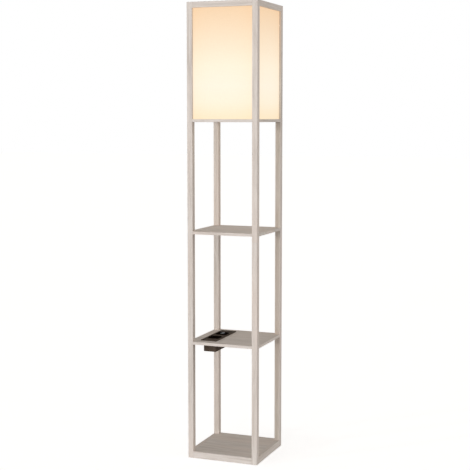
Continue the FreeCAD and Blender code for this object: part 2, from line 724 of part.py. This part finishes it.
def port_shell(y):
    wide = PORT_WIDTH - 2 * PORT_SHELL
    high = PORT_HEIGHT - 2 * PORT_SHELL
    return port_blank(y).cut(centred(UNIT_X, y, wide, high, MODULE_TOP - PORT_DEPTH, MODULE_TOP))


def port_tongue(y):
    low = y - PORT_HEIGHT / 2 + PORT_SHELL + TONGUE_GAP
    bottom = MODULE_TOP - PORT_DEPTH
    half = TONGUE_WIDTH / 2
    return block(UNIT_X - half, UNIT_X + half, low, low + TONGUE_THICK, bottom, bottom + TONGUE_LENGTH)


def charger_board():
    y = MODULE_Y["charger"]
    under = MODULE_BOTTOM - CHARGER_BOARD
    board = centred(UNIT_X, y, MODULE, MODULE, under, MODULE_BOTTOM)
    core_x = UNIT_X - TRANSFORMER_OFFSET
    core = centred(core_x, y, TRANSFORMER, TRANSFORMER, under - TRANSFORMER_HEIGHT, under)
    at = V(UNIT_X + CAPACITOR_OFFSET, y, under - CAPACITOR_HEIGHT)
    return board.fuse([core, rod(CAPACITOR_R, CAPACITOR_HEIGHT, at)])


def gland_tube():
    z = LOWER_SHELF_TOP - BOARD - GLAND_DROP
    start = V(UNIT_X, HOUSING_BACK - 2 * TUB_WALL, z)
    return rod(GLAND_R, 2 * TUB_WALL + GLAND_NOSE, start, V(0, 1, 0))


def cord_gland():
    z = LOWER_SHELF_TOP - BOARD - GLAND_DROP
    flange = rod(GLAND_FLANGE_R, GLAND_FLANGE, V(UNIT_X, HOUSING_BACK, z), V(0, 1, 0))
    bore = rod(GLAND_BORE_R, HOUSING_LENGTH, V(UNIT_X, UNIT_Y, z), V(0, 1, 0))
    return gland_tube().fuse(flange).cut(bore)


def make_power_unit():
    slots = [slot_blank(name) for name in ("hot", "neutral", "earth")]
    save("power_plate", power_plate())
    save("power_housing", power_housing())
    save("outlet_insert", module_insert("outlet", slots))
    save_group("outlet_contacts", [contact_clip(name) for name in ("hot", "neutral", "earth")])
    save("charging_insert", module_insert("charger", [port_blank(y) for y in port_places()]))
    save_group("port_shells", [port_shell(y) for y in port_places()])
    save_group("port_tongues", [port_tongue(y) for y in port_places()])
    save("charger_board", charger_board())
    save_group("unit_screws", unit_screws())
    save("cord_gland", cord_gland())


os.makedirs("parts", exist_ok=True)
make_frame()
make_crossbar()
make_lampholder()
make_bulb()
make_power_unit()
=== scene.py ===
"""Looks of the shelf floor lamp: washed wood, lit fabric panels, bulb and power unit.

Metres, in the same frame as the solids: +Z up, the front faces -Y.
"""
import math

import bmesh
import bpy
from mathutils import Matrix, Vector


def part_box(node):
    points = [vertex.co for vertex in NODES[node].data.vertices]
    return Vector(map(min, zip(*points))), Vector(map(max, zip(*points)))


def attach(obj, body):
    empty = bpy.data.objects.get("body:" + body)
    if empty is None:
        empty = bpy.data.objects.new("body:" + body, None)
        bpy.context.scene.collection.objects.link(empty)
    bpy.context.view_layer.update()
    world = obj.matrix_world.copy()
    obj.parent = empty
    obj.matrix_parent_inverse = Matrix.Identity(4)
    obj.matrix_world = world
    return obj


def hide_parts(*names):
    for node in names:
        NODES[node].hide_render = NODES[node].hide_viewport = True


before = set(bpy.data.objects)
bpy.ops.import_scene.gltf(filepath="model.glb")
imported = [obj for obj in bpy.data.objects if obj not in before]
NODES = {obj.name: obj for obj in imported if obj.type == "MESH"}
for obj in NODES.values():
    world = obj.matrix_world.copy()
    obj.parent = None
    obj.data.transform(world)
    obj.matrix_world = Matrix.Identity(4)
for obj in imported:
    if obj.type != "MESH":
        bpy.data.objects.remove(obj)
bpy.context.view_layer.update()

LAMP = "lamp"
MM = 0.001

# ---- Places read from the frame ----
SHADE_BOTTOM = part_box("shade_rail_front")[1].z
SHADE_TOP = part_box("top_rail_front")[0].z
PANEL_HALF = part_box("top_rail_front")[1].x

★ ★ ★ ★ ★

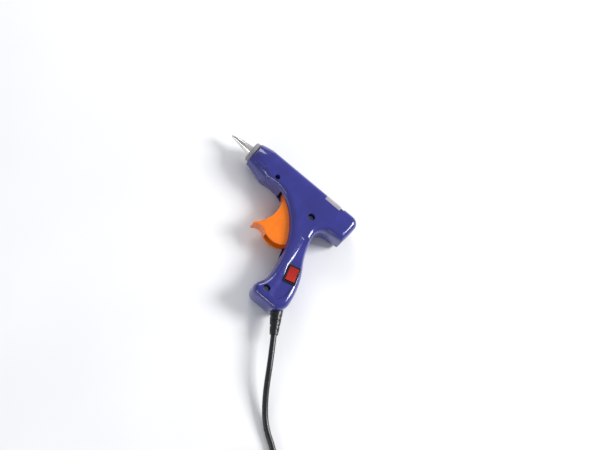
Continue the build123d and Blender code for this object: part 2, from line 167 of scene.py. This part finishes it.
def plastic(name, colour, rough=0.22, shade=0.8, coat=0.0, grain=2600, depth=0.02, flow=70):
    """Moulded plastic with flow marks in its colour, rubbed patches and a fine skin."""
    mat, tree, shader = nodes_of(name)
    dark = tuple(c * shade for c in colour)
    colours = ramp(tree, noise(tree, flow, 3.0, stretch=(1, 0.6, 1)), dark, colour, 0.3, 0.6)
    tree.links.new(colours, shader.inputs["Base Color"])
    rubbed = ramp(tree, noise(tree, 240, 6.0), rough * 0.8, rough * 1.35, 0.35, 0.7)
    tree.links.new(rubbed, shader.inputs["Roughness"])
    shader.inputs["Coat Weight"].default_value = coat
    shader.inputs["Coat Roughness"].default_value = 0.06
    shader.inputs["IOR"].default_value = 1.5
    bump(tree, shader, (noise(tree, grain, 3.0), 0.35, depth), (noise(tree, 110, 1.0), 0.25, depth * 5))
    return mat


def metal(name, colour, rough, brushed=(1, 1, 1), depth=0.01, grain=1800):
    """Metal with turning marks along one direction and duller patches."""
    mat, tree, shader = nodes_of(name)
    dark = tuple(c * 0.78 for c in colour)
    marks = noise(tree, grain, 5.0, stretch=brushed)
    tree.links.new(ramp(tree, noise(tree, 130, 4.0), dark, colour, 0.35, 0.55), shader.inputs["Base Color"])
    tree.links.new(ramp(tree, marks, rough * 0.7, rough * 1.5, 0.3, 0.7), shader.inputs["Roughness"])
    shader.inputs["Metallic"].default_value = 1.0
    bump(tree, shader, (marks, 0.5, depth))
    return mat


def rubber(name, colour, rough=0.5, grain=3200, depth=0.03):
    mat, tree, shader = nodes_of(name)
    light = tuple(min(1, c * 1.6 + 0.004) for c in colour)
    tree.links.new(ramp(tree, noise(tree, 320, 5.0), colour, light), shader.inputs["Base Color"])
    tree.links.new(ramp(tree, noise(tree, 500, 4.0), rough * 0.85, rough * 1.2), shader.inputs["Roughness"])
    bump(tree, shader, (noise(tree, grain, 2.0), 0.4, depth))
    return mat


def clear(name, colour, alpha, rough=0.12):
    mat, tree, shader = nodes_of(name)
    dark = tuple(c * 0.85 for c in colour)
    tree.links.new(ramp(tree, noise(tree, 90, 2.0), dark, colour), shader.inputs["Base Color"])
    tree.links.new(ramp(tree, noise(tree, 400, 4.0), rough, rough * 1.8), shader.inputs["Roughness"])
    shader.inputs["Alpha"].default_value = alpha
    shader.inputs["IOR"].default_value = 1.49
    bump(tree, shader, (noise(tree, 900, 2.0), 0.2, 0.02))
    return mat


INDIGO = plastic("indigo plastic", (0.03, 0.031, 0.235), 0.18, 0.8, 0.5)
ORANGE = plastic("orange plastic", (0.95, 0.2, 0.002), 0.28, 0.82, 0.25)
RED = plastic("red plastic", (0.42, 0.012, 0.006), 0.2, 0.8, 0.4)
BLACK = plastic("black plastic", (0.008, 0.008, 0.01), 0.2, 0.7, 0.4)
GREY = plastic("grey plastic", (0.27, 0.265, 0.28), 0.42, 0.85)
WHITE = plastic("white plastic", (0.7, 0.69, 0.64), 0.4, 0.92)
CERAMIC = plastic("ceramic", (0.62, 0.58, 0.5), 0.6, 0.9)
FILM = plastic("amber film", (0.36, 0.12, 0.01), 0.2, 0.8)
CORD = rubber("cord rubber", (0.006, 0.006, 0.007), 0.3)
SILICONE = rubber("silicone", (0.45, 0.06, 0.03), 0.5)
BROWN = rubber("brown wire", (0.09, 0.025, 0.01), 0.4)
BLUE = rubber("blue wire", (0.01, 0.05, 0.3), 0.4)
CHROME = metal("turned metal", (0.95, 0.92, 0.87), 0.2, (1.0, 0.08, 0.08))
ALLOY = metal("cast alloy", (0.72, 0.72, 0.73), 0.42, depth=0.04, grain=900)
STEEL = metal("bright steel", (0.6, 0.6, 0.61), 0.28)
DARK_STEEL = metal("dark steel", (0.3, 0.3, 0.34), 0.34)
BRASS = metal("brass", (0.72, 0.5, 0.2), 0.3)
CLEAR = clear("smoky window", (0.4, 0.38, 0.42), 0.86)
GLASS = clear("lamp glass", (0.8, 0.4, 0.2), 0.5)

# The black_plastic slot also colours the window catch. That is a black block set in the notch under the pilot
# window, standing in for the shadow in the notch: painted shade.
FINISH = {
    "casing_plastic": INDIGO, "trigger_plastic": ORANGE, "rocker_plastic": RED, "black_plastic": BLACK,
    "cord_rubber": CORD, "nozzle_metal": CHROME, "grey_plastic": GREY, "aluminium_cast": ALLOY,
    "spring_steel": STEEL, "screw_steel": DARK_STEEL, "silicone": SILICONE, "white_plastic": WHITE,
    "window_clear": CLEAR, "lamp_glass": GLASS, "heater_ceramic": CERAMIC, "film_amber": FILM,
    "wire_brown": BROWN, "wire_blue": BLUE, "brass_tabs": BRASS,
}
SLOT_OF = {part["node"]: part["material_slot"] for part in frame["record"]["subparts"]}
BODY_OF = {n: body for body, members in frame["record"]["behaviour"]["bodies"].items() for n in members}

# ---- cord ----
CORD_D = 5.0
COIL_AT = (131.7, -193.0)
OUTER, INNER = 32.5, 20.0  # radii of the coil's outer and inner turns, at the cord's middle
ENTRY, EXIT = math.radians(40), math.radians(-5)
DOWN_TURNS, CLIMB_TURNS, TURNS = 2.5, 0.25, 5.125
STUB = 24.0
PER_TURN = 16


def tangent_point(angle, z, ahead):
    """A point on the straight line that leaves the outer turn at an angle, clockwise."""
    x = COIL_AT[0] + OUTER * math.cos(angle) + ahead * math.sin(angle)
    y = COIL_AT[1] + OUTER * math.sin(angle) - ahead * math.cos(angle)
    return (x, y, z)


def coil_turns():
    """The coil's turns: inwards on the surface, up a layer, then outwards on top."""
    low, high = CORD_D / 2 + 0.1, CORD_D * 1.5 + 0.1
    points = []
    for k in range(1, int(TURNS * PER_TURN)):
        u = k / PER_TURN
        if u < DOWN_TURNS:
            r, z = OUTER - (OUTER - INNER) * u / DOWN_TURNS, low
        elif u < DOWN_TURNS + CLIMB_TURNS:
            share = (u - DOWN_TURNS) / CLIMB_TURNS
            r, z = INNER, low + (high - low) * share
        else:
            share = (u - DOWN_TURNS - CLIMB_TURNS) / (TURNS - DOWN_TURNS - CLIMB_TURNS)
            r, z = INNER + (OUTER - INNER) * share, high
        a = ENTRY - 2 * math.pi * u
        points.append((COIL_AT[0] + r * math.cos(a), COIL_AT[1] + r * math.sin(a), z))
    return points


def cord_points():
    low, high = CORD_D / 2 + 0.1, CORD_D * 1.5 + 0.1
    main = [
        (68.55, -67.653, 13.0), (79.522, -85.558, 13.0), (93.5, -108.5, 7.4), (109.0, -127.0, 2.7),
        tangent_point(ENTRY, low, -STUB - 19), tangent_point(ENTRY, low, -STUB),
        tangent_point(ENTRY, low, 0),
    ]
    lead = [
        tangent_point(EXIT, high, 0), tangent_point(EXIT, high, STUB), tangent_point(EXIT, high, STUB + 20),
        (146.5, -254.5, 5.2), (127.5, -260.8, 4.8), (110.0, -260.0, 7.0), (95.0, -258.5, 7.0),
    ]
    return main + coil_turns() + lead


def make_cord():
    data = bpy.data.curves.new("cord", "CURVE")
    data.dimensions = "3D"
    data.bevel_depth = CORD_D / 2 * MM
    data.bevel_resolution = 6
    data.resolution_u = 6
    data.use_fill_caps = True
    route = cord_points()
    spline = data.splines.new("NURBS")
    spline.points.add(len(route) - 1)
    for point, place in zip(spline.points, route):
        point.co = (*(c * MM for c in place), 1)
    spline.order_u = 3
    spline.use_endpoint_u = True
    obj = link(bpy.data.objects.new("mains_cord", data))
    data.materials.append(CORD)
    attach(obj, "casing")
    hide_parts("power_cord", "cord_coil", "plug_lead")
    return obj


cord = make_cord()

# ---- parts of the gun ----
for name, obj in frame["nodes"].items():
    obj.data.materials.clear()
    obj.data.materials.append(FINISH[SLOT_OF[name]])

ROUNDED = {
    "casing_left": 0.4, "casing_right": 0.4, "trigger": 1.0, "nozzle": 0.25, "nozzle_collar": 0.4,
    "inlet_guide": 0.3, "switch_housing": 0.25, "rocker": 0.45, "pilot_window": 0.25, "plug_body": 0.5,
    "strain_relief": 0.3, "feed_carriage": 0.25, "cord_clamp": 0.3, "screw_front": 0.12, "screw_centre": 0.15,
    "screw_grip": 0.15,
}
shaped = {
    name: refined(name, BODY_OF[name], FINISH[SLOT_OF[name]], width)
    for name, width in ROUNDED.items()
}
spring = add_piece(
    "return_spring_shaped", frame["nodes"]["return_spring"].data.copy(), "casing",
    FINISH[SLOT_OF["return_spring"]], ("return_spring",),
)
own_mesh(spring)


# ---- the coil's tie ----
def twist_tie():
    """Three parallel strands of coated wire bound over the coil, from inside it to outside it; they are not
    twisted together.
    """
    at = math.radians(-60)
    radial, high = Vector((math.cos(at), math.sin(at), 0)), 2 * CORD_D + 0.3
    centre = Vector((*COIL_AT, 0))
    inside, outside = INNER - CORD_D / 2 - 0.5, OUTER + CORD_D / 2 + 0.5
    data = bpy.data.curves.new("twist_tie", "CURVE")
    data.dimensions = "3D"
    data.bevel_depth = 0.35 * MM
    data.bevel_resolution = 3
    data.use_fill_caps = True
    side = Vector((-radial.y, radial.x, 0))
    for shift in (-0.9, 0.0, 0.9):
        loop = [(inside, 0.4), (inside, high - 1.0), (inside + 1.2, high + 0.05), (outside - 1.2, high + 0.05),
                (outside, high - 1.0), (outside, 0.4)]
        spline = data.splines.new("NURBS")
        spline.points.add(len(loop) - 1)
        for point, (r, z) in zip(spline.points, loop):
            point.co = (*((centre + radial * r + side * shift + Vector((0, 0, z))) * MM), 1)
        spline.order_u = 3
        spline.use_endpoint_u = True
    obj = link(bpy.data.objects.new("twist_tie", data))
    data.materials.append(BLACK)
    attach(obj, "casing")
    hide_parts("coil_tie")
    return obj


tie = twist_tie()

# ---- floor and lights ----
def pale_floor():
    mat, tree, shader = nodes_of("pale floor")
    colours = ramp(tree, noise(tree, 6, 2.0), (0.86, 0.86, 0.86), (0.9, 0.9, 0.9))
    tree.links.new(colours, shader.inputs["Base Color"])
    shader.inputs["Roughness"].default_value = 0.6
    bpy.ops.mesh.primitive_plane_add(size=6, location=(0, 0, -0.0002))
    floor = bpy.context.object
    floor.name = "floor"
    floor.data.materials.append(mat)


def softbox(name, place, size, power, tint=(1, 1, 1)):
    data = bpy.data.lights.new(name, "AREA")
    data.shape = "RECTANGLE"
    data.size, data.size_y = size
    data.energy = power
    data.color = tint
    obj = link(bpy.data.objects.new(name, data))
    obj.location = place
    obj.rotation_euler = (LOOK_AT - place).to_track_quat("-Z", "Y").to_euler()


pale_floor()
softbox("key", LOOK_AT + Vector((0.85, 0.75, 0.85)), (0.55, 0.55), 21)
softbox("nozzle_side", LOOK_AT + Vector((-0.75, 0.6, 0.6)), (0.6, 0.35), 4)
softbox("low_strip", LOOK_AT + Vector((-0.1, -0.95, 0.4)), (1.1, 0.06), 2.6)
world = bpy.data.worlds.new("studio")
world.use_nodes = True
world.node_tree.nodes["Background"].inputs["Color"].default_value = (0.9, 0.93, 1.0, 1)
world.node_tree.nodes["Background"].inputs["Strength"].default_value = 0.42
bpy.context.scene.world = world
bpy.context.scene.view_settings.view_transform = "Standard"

★ ★ ★ ★ ★

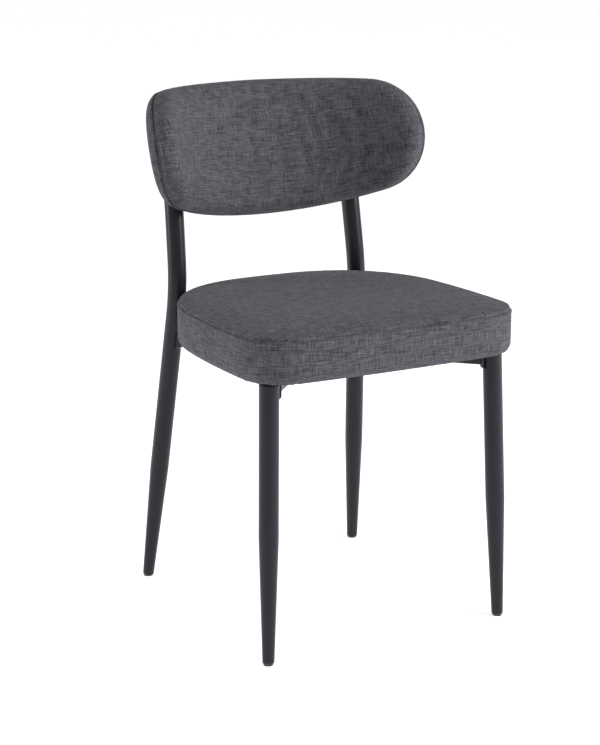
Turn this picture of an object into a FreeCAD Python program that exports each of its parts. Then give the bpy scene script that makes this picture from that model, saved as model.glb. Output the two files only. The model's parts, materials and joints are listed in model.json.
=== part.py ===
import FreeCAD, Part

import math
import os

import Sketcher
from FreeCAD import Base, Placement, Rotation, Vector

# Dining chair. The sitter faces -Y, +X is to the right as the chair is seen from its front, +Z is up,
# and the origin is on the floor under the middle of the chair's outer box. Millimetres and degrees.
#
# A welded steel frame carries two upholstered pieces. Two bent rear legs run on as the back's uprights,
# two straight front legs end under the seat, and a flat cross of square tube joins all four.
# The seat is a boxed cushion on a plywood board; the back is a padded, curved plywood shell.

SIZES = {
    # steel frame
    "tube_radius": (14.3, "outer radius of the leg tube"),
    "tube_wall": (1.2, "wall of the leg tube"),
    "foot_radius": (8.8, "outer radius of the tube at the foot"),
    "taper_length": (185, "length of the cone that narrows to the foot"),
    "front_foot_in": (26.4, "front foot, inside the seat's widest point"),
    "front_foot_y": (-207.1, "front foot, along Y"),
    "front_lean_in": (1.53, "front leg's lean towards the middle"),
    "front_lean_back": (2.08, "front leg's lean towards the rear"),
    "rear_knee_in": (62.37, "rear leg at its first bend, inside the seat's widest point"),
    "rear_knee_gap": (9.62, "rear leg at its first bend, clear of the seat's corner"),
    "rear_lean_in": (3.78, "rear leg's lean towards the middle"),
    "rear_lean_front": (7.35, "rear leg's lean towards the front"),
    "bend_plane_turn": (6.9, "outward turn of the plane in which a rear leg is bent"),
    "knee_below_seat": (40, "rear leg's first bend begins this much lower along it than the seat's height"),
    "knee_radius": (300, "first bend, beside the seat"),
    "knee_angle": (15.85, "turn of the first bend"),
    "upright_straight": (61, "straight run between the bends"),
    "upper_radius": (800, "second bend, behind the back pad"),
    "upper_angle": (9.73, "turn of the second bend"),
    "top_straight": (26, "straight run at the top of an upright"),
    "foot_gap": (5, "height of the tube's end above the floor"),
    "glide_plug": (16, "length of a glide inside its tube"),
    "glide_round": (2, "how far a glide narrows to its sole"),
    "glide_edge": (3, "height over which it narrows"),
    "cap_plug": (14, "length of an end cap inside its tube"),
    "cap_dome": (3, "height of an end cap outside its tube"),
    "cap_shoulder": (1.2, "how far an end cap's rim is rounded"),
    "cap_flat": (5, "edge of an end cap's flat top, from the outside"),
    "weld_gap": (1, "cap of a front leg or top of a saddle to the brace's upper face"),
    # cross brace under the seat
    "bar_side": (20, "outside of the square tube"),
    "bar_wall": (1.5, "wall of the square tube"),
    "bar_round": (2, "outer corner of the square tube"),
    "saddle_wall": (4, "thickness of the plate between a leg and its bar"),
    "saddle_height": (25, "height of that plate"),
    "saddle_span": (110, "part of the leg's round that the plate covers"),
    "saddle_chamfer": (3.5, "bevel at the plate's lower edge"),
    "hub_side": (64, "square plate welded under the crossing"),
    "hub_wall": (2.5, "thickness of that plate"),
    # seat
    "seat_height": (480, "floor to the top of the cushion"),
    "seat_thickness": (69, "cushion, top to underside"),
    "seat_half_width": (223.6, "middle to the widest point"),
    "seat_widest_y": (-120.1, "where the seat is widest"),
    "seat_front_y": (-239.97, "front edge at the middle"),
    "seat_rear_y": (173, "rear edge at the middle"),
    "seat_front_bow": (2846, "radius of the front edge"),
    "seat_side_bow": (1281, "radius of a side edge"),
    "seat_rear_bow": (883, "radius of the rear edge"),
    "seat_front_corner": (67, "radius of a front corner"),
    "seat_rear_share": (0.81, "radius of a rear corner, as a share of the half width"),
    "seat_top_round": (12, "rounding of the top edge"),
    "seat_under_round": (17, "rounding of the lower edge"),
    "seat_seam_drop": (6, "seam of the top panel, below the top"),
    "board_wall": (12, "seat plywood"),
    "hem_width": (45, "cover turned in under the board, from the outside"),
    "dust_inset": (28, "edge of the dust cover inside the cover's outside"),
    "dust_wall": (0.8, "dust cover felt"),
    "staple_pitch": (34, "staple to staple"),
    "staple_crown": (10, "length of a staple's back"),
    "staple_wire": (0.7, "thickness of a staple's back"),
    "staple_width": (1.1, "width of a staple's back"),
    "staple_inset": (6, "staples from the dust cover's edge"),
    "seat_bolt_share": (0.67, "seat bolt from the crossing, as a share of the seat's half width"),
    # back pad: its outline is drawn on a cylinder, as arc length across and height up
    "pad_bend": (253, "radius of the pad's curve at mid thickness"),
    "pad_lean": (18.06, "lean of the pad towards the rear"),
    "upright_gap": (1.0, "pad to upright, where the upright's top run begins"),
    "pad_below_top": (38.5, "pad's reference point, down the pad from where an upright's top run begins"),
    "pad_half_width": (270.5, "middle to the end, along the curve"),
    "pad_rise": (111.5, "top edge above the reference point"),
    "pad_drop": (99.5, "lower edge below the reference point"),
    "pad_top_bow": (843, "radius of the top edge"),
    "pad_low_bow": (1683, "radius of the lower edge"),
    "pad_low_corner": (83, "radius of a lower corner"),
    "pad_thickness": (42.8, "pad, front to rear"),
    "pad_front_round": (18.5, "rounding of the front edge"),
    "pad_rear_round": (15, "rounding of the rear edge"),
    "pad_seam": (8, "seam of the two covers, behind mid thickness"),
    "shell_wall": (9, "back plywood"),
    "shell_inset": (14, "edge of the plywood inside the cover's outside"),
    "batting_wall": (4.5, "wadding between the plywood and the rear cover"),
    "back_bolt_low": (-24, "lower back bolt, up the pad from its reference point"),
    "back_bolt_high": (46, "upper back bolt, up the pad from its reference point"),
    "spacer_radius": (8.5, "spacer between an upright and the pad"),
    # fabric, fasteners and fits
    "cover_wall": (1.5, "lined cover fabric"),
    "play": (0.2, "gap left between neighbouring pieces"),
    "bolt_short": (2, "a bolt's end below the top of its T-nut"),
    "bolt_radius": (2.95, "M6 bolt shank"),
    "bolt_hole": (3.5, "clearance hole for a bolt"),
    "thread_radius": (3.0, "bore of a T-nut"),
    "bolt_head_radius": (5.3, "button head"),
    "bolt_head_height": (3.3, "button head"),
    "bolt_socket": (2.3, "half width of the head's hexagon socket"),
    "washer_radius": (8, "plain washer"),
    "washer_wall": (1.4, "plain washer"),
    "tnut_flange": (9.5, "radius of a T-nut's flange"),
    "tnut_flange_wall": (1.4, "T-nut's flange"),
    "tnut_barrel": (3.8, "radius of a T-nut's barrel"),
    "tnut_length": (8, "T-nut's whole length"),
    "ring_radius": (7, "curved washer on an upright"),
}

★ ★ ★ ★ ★

__Work required__
Retype verbatim the lines that run from the line containing "start = V(UNIT_X, HOUSING_BACK" to the line containing "before = set(bpy.data.objects)", both inclusive, and no others.

__Solution for this exercise__
    start = V(UNIT_X, HOUSING_BACK - 2 * TUB_WALL, z)
    return rod(GLAND_R, 2 * TUB_WALL + GLAND_NOSE, start, V(0, 1, 0))


def cord_gland():
    z = LOWER_SHELF_TOP - BOARD - GLAND_DROP
    flange = rod(GLAND_FLANGE_R, GLAND_FLANGE, V(UNIT_X, HOUSING_BACK, z), V(0, 1, 0))
    bore = rod(GLAND_BORE_R, HOUSING_LENGTH, V(UNIT_X, UNIT_Y, z), V(0, 1, 0))
    return gland_tube().fuse(flange).cut(bore)


def make_power_unit():
    slots = [slot_blank(name) for name in ("hot", "neutral", "earth")]
    save("power_plate", power_plate())
    save("power_housing", power_housing())
    save("outlet_insert", module_insert("outlet", slots))
    save_group("outlet_contacts", [contact_clip(name) for name in ("hot", "neutral", "earth")])
    save("charging_insert", module_insert("charger", [port_blank(y) for y in port_places()]))
    save_group("port_shells", [port_shell(y) for y in port_places()])
    save_group("port_tongues", [port_tongue(y) for y in port_places()])
    save("charger_board", charger_board())
    save_group("unit_screws", unit_screws())
    save("cord_gland", cord_gland())


os.makedirs("parts", exist_ok=True)
make_frame()
make_crossbar()
make_lampholder()
make_bulb()
make_power_unit()
=== scene.py ===
"""Looks of the shelf floor lamp: washed wood, lit fabric panels, bulb and power unit.

Metres, in the same frame as the solids: +Z up, the front faces -Y.
"""
import math

import bmesh
import bpy
from mathutils import Matrix, Vector


def part_box(node):
    points = [vertex.co for vertex in NODES[node].data.vertices]
    return Vector(map(min, zip(*points))), Vector(map(max, zip(*points)))


def attach(obj, body):
    empty = bpy.data.objects.get("body:" + body)
    if empty is None:
        empty = bpy.data.objects.new("body:" + body, None)
        bpy.context.scene.collection.objects.link(empty)
    bpy.context.view_layer.update()
    world = obj.matrix_world.copy()
    obj.parent = empty
    obj.matrix_parent_inverse = Matrix.Identity(4)
    obj.matrix_world = world
    return obj


def hide_parts(*names):
    for node in names:
        NODES[node].hide_render = NODES[node].hide_viewport = True


before = set(bpy.data.objects)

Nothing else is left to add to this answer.